There must be a deliberate detour now from this disastrous democratic outing, which must start with good leadership at all levels. Until Nigeria gets leadership right, Nigeria can never get development right. Our leaders must now wean themselves from what they have created as a system that has destroyed the social fabric of the country. Let us embrace the practice of virtues. Let us begin again to lay new foundations for the building of a new Nigeria. I know many of us are skeptical about this but
we can still build and rebuild until we get what we really desire our nation to be. Nigeria cannot remain a rogue leadership theatre. We owe ourselves and generations unborn the best of humanity. Life must be good here.

Leadership errors have cost us the very essence of democracy for 25 years but going forward I am persuaded that Nigeria can change, and the time to begin is now. We should destroy the foundation of greed, mediocrity, selfishness, nepotism, cronyism, favoritism, corruption, ineptitude and tribalism, to build a new and better Nigeria; a nation of virtues where public sector leaders are committed to acting right in the interest of public good.

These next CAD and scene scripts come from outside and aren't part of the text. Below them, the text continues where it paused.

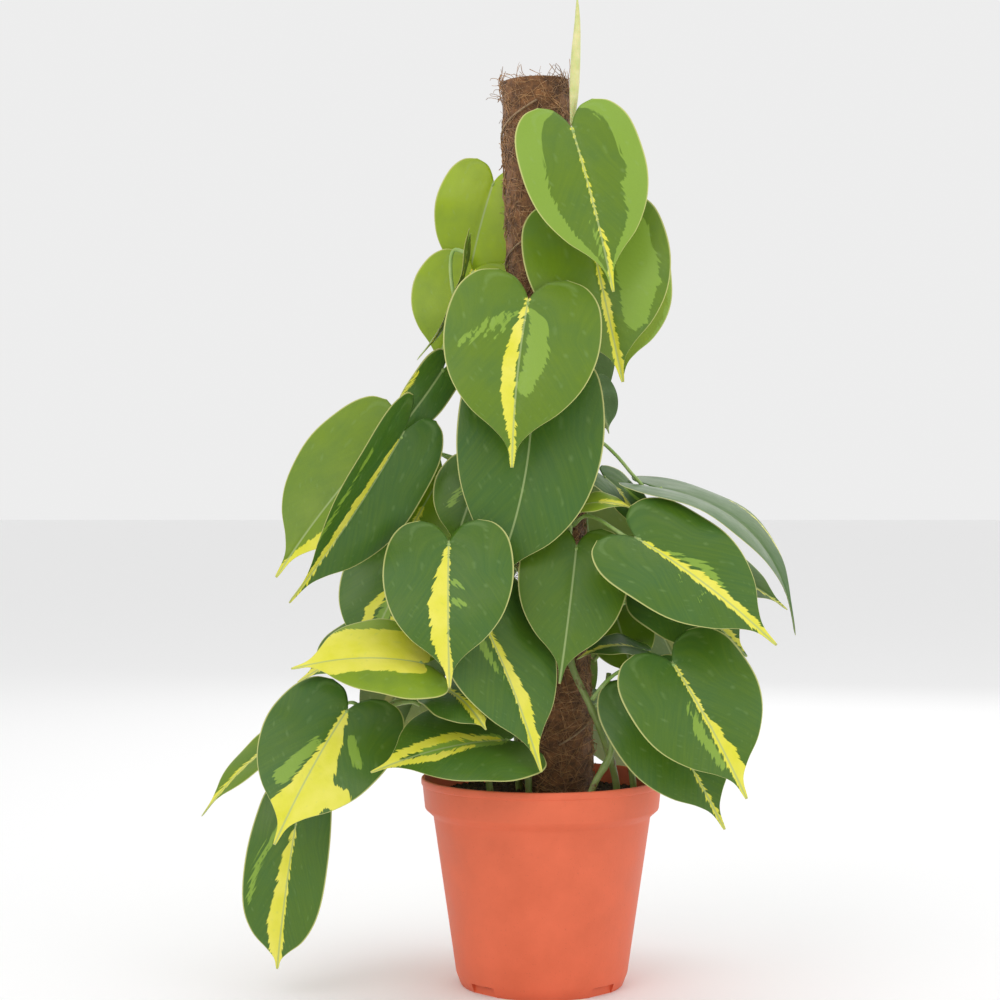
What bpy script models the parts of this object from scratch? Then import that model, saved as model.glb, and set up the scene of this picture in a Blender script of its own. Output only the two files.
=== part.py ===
"""A potted climbing heartleaf plant: a nursery pot, its soil, a coir pole and the vines and leaves on it.

Units are metres and +Z is up. The origin is the centre of the pot's foot, on the surface it stands on.
The side that most leaves face, the front, is -Y. Sizes in the tables below are in millimetres.
"""

import math
from collections import namedtuple

import bmesh
import bpy
from mathutils import Matrix, Vector

MM = 0.001
GAP = 0.35 * MM  # between pieces that touch

# The pot
POT_HEIGHT = 128
RIM_RADIUS = 75
BAND_BOTTOM = 109  # height where the collar under the rim steps in
BAND_RADIUS = 72.6
SHOULDER_RADIUS = 67.2
FOOT_RADIUS = 53.2
WALL = 1.6
FLOOR_THICKNESS = 4
POT_STEPS = 48
DRAIN_HOLES = 6
DRAIN_HOLE_RADIUS = 4
DRAIN_HOLE_RING = 37
FOOT_SLOTS = 4
FOOT_SLOT_WIDTH = 19
FOOT_SLOT_HEIGHT = 6

# The soil
SOIL_TOP = 116
SOIL_CROWN = 3  # how much the middle stands above the edge

# The coir pole, which leans a little to the left
POLE_FOOT = Vector((15, 0, 7)) * MM
POLE_TOP = Vector((-4, 0, 560)) * MM
POLE_RADIUS = 21
CORE_RADIUS = 6
CORE_BELOW_TOP = 8
TWINE_RADIUS = 0.6
TWINE_TURNS = 5
TWINE_LOW, TWINE_HIGH = 150, 545

# The plant
VINE_RADIUS = 2.3
PETIOLE_RADIUS = 1.35
LEAF_THICKNESS = 0.6
LEAF_ROWS, LEAF_COLUMNS = 7, 6
SLIVER = 0.05  # points closer than this, where a stalk joins its blade, become one
CLIMB_RADIUS = POLE_RADIUS + 2 * TWINE_RADIUS + VINE_RADIUS + 1

# Half of a heart-shaped blade, from the notch round the lobe to the drip tip.
# Across is in half widths and along is in blade lengths from the notch.
SINUS = [(0.0, 0.0), (0.08, -0.06), (0.22, -0.125), (0.45, -0.155)]
MARGIN = [
    (0.45, -0.155),
    (0.72, -0.12),
    (0.92, -0.01),
    (1.0, 0.16),
    (0.98, 0.35),
    (0.84, 0.53),
    (0.58, 0.68),
    (0.26, 0.79),
    (0.08, 0.88),
    (0.02, 1.0),
]

# Vines that climb the pole: heights, and the angle round the pole from the front, positive to the right.
Climber = namedtuple("Climber", "name foot turns")
CLIMBERS = [
    Climber("vine_front", 104, [(104, -50), (220, -45), (330, -10), (400, 20), (480, 40)]),
    Climber("vine_left", 104, [(104, -98), (250, -90), (350, -72), (432, -46)]),
    Climber("vine_back_left", 104, [(104, -150), (300, -140), (470, -155)]),
    Climber("vine_back_right", 104, [(104, 140), (260, 120), (420, 128)]),
]
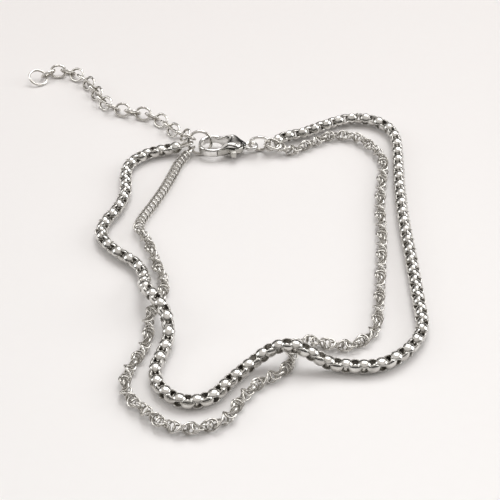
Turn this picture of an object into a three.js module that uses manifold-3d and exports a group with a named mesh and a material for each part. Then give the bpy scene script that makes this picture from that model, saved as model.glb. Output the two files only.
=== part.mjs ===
// A two-strand anklet lying open on a table.
// The thick strand is a box chain, the fine strand a twisted curb chain. Jump rings join both
// to a lobster clasp at one end, and to the ring it bites and an extender chain at the other.
// Millimetres, +Z up, table at z = 0, origin under the middle of the whole anklet.

import * as THREE from "three";
import { mergeVertices } from "three/addons/utils/BufferGeometryUtils.js";
import Module from "manifold-3d";

const wasm = await Module();
wasm.setup();

// Clearances
const PIECE_GAP = 0.3;
const SWING_GAP = 0.2;

// Strands, each as thick as its links are wide
const BOX_DIAMETER = 2.8;
const TWIST_DIAMETER = 2.3;
const STRAND_SIDES = 8;
const STRAND_STEP = 2.9;

// End links and jump rings
const END_LINK_LENGTH = 3.7;
const END_LINK_WIDTH = 2.5;
const END_LINK_WIRE = 0.55;
const JUMP_RING_WIRE = 0.6;
const CLASP_RING_OUTER = 5.3;
const TAIL_RING_OUTER = 4.8;
const JUMP_RING_SIDES = 16;

// Extender chain
const EXTENDER_LINK_LENGTH = 3.8;
const EXTENDER_LINK_WIDTH = 3.2;
const EXTENDER_WIRE = 0.55;
const EXTENDER_ROLL = Math.PI / 4;
const EXTENDER_END_OUTER = 4.4;

// Twice an odd number, so that no corner lies on the straight sides
const LINK_SIDES = 14;
const WIRE_SIDES = 6;

// Lobster clasp
const CLASP_LENGTH = 12.3;
const CLASP_HOOK_OUTER = 6;
const CLASP_HOOK_RIM = 0.7;
const CLASP_HOOK_THICKNESS = 1.7;
const CLASP_BODY_THICKNESS = 3.4;
const CLASP_BODY_WIDTH = 4.4;
const CLASP_NECK_WIDTH = 2.6;
const CLASP_EYE_HOLE = 1.8;
const CLASP_EYE_WALL = 0.6;
const CLASP_EYE_THICKNESS = 0.8;
const CLASP_PIN_DIAMETER = 0.8;
const CLASP_BODY_BEVEL = 0.8;
const CLASP_ARC_STEPS = 12;
const DOME_END_BEFORE_EYE = 0.7;
const OPENING_TIP_X = 6.3;
const OPENING_TIP_Y = 1.1;
const PIVOT_FROM_EYE = 2.7;
const PIVOT_BELOW_MIDDLE = 0.8;
const GATE_TIP_ANGLE = THREE.MathUtils.degToRad(288);
const LEVER_THICKNESS = 1.2;
const LEVER_BOSS = 2.4;
const LEVER_ARM_WIDTH = 0.9;
const LEVER_TAB_LENGTH = 1.7;
const LEVER_TAB_WIDTH = 1.3;
const LEVER_TAB_FROM_PIVOT = 1.6;
const LEVER_ROOM_END = THREE.MathUtils.degToRad(275);
const LEVER_SWING = THREE.MathUtils.degToRad(24);

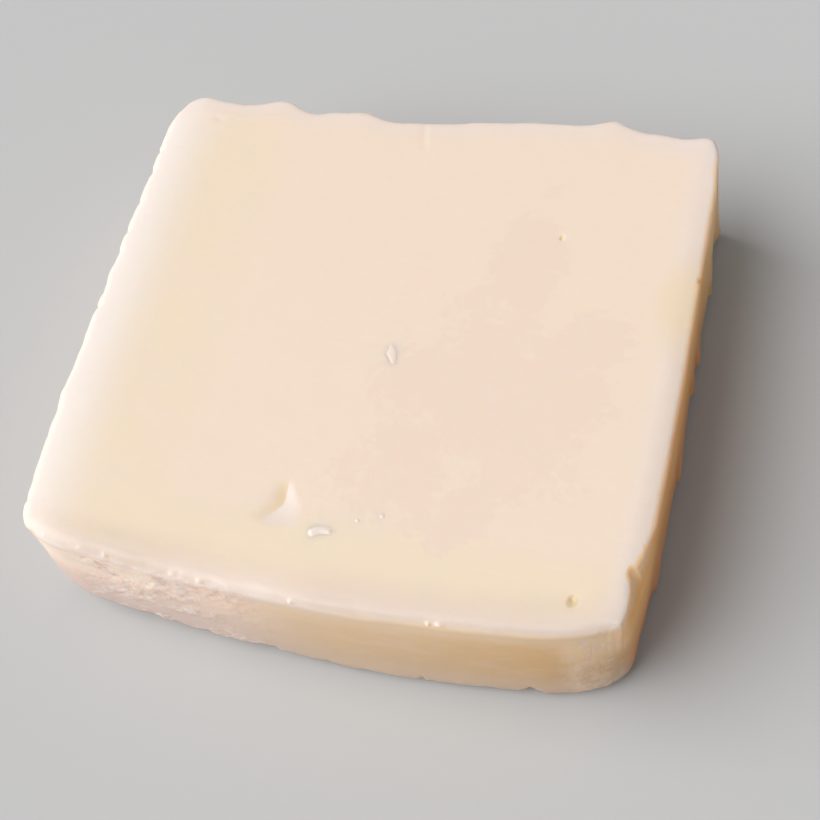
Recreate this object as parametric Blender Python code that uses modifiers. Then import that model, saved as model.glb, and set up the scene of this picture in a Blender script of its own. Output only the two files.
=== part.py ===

As we mark Democracy Day, we should remind our leaders that June 12 was a call for responsible leadership; a call to virtuous service. Nigerians yearned for a political system that was to properly manage the people and natural resources for the greater good of all. Therefore, in the spirit of June 12, we must now begin to engage this generation of leaders with the truth about their wrong leadership practices. We must confront them that this is not the way to build and develop a nation. Our leaders must now be held accountable for bad governance practices that have truncated our June 12 aspirations. Let us make June 12 a renaissance for revitalization and realization of true democracy and governance for the benefit of all Nigerians.